Apart from the questions surrounding Mr. Knight, I also am concerned about the Department’s seven-month delay in acting on other aspects of our criminal referral relating to the activities and fee arrangements of Mr. Haney and Mr. Sasser, many of which have undisputed fact patterns and only raise questions of law. For example, Mr. Sasser does not deny that he had what was, in essence, a million-dollar fee arrangement with Mr. Haney that depended upon the successful closing of the Portals project. Rather, his purported defense is that the law barring contingent fees on Federal contracts does not govern their fee arrangement because the successful execution of the Federal contract in this case was only one of several events that had to occur before he would be paid. Thus, the legal question is whether a contingency fee that has as a condition precedent the successful signing of a Federal contract violates the ban on contingency fees. If the Department’s view is that such clearly evasive activity escapes the legal ban, then it is important for Congress to be promptly advised of such so that we can consider taking appropriate legislative action. I am sure all would agree that the evils against which the existing ban is designed to protect are just as applicable in the scenario admitted to by Mr. Sasser and Mr. Haney.

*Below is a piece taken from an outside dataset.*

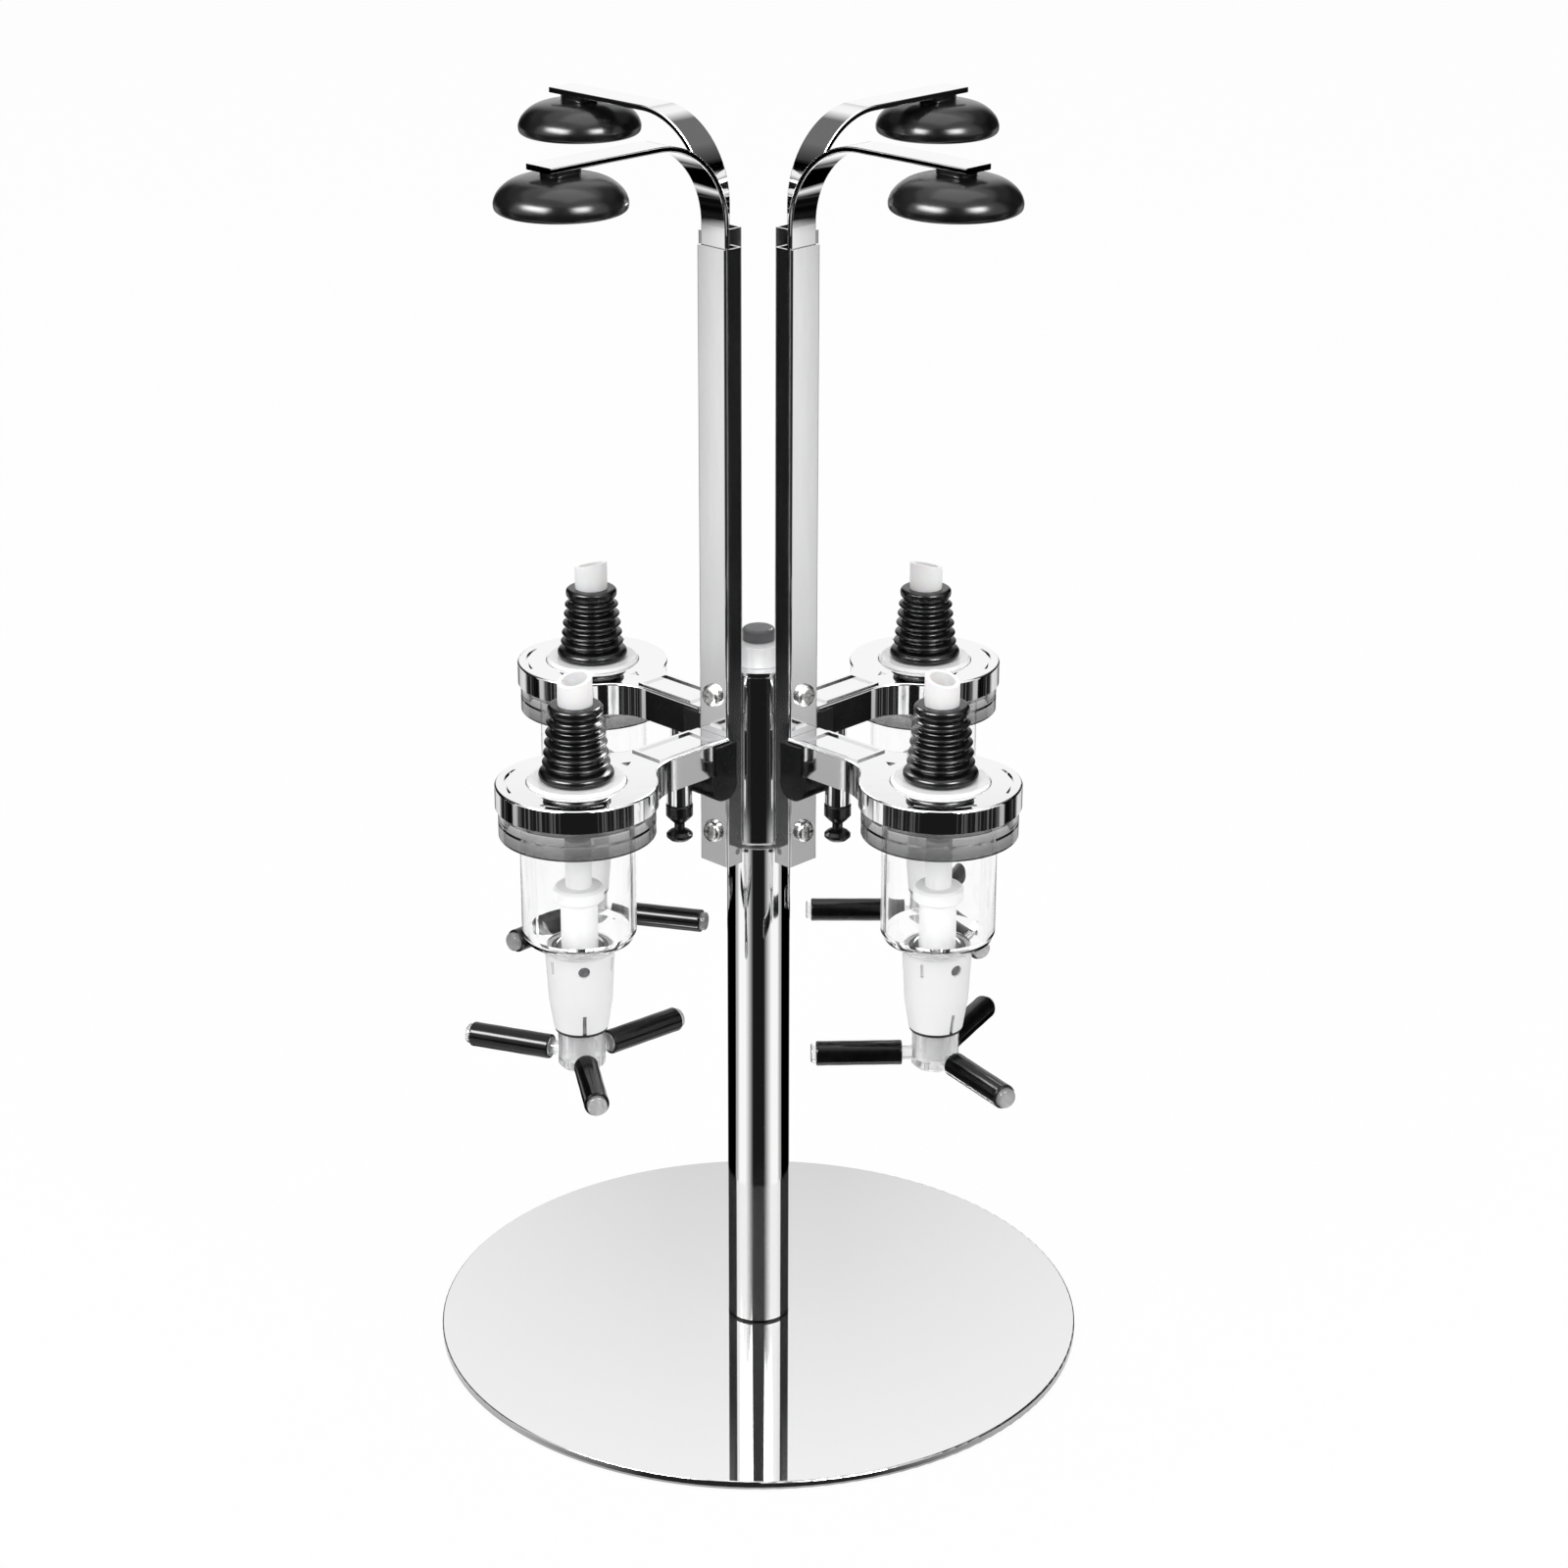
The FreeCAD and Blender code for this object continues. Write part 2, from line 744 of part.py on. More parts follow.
def arc_groove(angle):
    half = arc_groove_width / 2
    face = Part.Face(Part.makePolygon([
        FreeCAD.Vector(optic_radial + arc_groove_radius - half, 0, ring_top_z - arc_groove_depth),
        FreeCAD.Vector(optic_radial + arc_groove_radius + half, 0, ring_top_z - arc_groove_depth),
        FreeCAD.Vector(optic_radial + arc_groove_radius + half, 0, ring_top_z + overrun),
        FreeCAD.Vector(optic_radial + arc_groove_radius - half, 0, ring_top_z + overrun),
        FreeCAD.Vector(optic_radial + arc_groove_radius - half, 0, ring_top_z - arc_groove_depth),
    ]))
    centre = FreeCAD.Vector(optic_radial, 0, 0)
    groove = face.revolve(centre, FreeCAD.Vector(0, 0, 1), 2 * arc_groove_half_angle)
    groove.rotate(centre, FreeCAD.Vector(0, 0, 1), angle - arc_groove_half_angle)
    return groove


def flare_notch():
    corners = []
    for turn in (180, 300, 60, 180):
        corners.append(FreeCAD.Vector(
            notch_radial + notch_size * math.cos(math.radians(turn)),
            notch_size * math.sin(math.radians(turn)),
            ring_top_z - arc_groove_depth,
        ))
    return Part.Face(Part.makePolygon(corners)).extrude(FreeCAD.Vector(0, 0, 2.0))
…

In addition, the question of whether Mr. Sasser’s admitted agreement and acceptance of a $1 million contingent payment, while a U.S. Ambassador, for services rendered on a matter clearly involving the Federal government violated Federal criminal ethics law also is primarily answered through legal interpretation rather than a detailed factual investigation and analysis. And the referral contains evidence suggesting that Mr. Haney and Mr. Sasser may have committed the quite serious offense of perjury in their sworn testimony before my Subcommittee about these and related events. In response to Committee staff inquiries about the status of these aspects of our referral, all the Department will say is that they are still under review -- somewhere in the black hole that seems to envelope all politically-sensitive enforcement matters at the Department of Justice.

At least I can say that Chairman Bliley and I are in good company. Charles LaBella -- the esteemed Federal prosecutor and former head of Justice’s campaign finance task force who authored a lengthy memorandum arguing how the evidence warranted the appointment of an independent counsel to review the fundraising activities of the Clinton-Gore Re-election Campaign -- was recently interviewed about his experience dealing with Janet Reno’s Justice Department. He said that his memorandum basically was ignored by Reno, whom he thought already had made up her mind on the issue. He said no one called him to ask him any questions about his memorandum or recommendation. To him, it seemed that no one followed up on it at all. That’s exactly what I believe happened with our Portals referral, as well as the FDA-related referral I discussed earlier, and I think the notion that such determinations are simply unreviewable, and that those who make them are effectively unaccountable, must be changed.

I don’t believe that Congress ever intended for Rule 6(e) or any vague assertion of “law enforcement sensitivity” to act as such a complete bar to any and all oversight of the Justice Department and, if that’s Justice’s view of the world, then maybe Congress needs to step in and make its view of this matter more clear. As we move toward a brave new world without an Independent Counsel Act -- a development that I personally favor -- the importance of Congressional oversight of the Department of Justice will only increase. We now must take the necessary steps to remove the shackles that prevent us from doing our job.

Thank you, Mr. Chairman, and I’d be glad to answer any questions that you or the other Members might have.